Fonti e Bibl.: Palermo, Bibl. comunale, ms. Oq. E. 29, ad annum 1282 (copia del 1667dell'Annuale delle cose occorse nella città di Palermo e delli officiali che sono stati, e persone nominate, cavato dalli libri del Senato del tempo, 1257-1405); N. Speciale, Rerum Sicularum libri VIII, in J. G. Graeve-P. Burinan, Thesaurus antiquitatum et historiarum Siciliae, V,Lugduni Bat. 1723, coll. 101 s.; I capibrevi di G. L. Barberi, III, I feudi del Val di Mazzara, a cura di G. Silvestri, Palermo 1888, p. 324(per Guido iunior); T. Fazello, De rebus Siculis decades duae, Panormi 1558, p. 516;G. Zurita, Anales de la Corona de Aragon, Saragoza 1610, I, p; 399; F. Baronio, De maiestate Panormitana, Panormi 1630, lib. III, cap.

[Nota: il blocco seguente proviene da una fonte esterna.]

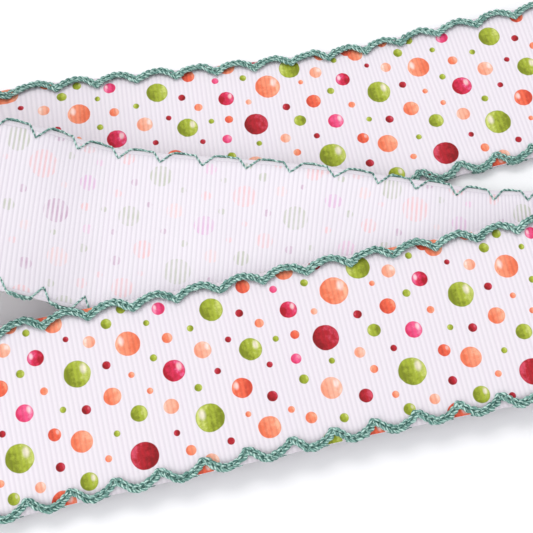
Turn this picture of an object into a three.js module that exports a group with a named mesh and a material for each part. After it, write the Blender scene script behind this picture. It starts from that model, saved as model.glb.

XI (senza numerazione della pagina; nei Filangieri); F. Mugnos, I raguagli historici del Vespro siciliano, Palermo 1645, pp. 80 ss., 140, 163; F.M. Emanuele e Gaetani di Villabianca, Sicilia nobile, Palermo 1759, pp. 36, 39(per Guido iunior); F. Mugnos, Histoire généalogique de la maison Ruffo, a cura di G. de Montgrand, Marseille 1880, pp. 62 s.; C.De Lellis, Casa Filangieri, a cura di B. Candida Gonzaga, Napoli 1887, pp. 70 ss.; A.Flandina, Intr. a Il codice Filangeri e il codice Speciale..., a cura di A. Flandina, Palermo 1891, p. 7;E. Sicardi, Introd. a Due cronache del Vespro in volgare siciliano del sec. XIII, in Rer. Ital. Script., XXXIV, 1, p. XXXVII n. 1; M. Amari, La guerra del Vespro siciliano, a cura di F. Giunta, I, Palermo 1969,p. 594; M.-M. Costa, Un atemptat frustrat contra Frederic III de Sicilia, in La società mediterranea all'epoca del Vespro. XI Congresso di storia della Corona d'Aragona, Palermo 1983, II, p. 447.